Even though the tribunal has held the DDA should be re-interpreted in this way, the actual wording of the DDA was limited to discrimination against the disabled person. This has being remedied in the Equality Act 2010. The new definitions in there of 'direct discrimination' and 'harassment' are intended to be wide enough to include protection for those who are associated with someone who is disabled.
The new definitions also extend to people who are perceived to be disabled. Discrimination by perception is likely to cover situations where the discriminator thinks a person has a disability which he does not have, and discriminates against him for that reason. This could be relevant to stammering if the stammer does not actually have a substantial effect but the employer perceives it to have - see Perceived disability.
The Equality Bill proposals here were originally announced by Harriet Harman on 3rd April 2009:
"The Equality Bill will ... prohibit direct discrimination and harassment based on association and perception in respect of race, sex, gender reassignment, disability, sexual orientation, religion or belief and age and in relation to both employment and areas beyond this, such as goods, facilities and services.
"This extension will implement the Coleman judgment in Great Britain and the extension to other protected characteristics is in keeping with the aims of the Equality Bill to simplify and strengthen the law." Full written statement by Harriet Harman (link to Hansard).
Extending the right beyond employment, e.g. to provision services, goes beyond the requirements of European law and the Coleman case. Also, note that the new rights for non-disabled claimants do not include a right to reasonable adjustments, nor a right against indirect discrimination - though outside of the DDA there is already a right to request flexible working (link to gov.uk). In April 2009, the House of Commons Work and Pensions Committee considered that carers should be given a right to reasonable adjustments under the Equality Bill (para 53-61 of their Report The Equality Bill: how disability equality fits within a single Equality Act (link to parliament.uk), and that carers should also be covered by the equality duty on public authorities (para 213)
The Equality Act 2010 wording intended to cover discrimination by association or perception is actually in much more general terms - it talks of discrimination or harassment 'because of' or 'related to' disability. There were calls, including from the Equality and Human Rights Commission, for the legislation to be clearer in expressly mentioning discrimination by association and perception. The Government rejected an amendment to this effect in the House of Commons Committee (col 251-256, Public Bill Cttee, 16th June 2009 (link to UK Parliament website)). In doing so, the Solicitor General gave examples of instances, going beyond association and perception, that the Government intended the wider wording to cover:
"...The 'because of' turn of phrase in clause 13 is broad enough and is intended to be broad enough to cover much more than just cases in which the less favourable treatment is due to the victim's association with someone who has the characteristic or because the victim is wrongly thought to have that characteristic. The formulation is intended to and does cover cases, for instance, of less favourable treatment because of a refusal to comply with instructions to discriminate. It is also intended and does cover a case in which someone is treated as if they had a protected characteristic that they neither have nor are perceived to have at the time.

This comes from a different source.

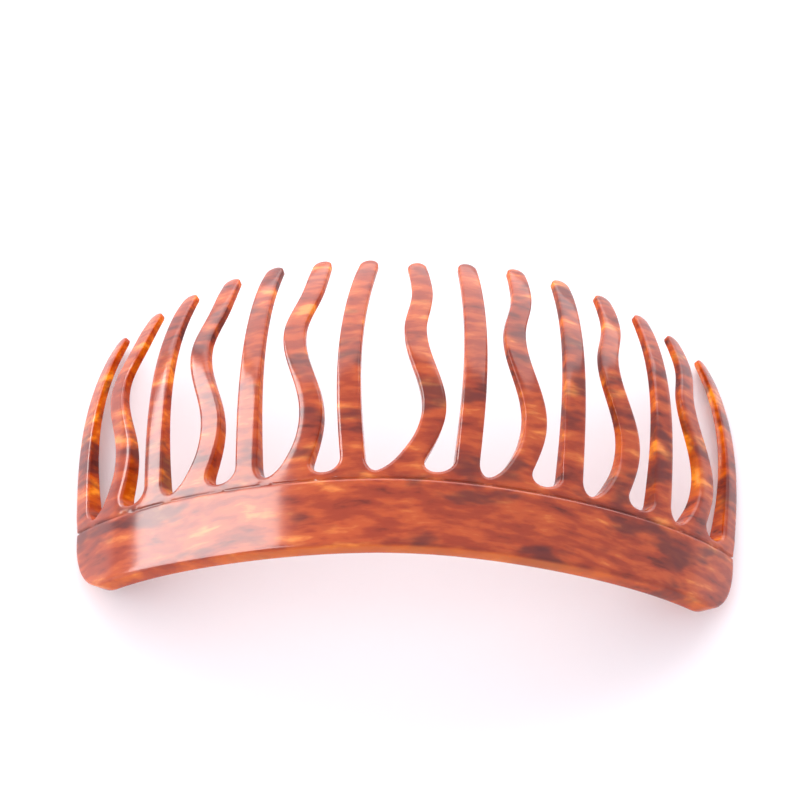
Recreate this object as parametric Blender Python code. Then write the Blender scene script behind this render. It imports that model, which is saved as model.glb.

'Direct discrimination' has a number of forms - a lot of different forms. Even after the Bill, what the definition covers will continue to evolve through the case law. That is really the point. We do not want, by specifying particular kinds of direct discrimination, to imply that we are excluding kinds of discrimination that might come about in a situation that we have simply not foreseen when setting out the clause. So, we favour what we see as a broad formulation."

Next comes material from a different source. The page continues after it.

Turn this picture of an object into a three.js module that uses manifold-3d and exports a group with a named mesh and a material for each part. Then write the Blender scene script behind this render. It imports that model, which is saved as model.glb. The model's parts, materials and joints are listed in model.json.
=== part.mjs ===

Regarding discrimination by perception, it seems that the claimant will need to show he was perceived to meet the legal definition of disability, i.e. to have an impairment with the required substantial and long-term effect. The Government opposed amendments to the contrary put forward in the House of Commons Public Bill Committee. Apparently, in the United States the Americans with Disabilities Act of 1990 specifically provides that a person is regarded as being perceived to be disabled if they are discriminated against based on that belief, whether or not the effects of the perceived disability meet the definition of disability under that Act. (col 251, Public Bill Cttee, 16th June 2009 (link to UK Parliament website)).
A Minister commented in the House of Lords debates that extending protection to perception will mean a person with a depressive condition who does not satisfy the Equality Act's definition of a disabled person will be protected if, for example, their employer discriminates against them because he considered mistakenly that the impairment is likely to recur (my emphasis). Col 1338 HL Hansard 2/3/10 (link to UK Parliament website).
Links to news reports:
It was announced in the Plan for Growth (link to hm-treasury.gov.uk) as part of the 2011 Budget that s.14 will not be brought into effect. However in May 2012 the government said only it would 'delay' the introduction of the dual discrimination provision (Ministerial Statement (link to edf.org.uk)). For more, see Multiple discrimination.
For an impairment to be a disability, its effect on normal day-to-activities must be 'substantial'. S.212(1) Equality Act 2010 now defines 'substantial' to mean 'more than minor or trivial'. The Government accepted an amendment to this effect by Lord Low (col 1339 HL Hansard 2/3/10 (link to UK Parliament website)).
As the tribunal said in Goodwin v Patent Office (1999): "'Substantial' might mean 'very large' or it might mean 'more than minor or trivial'. Reference to the Guidance shows that the word has been used in the latter sense..."
The official guidance and the lower courts have indeed given the term this latter meaning. However, in SCA Packaging v Boyle it was suggested in the House of Lords that, despite such Guidance, judges start with a clean slate when deciding what legislation means. This provision in the Equality Act is a very welcome clarification to help guard against unpleasant surprises if the meaning of 'substantial' is challenged in higher courts.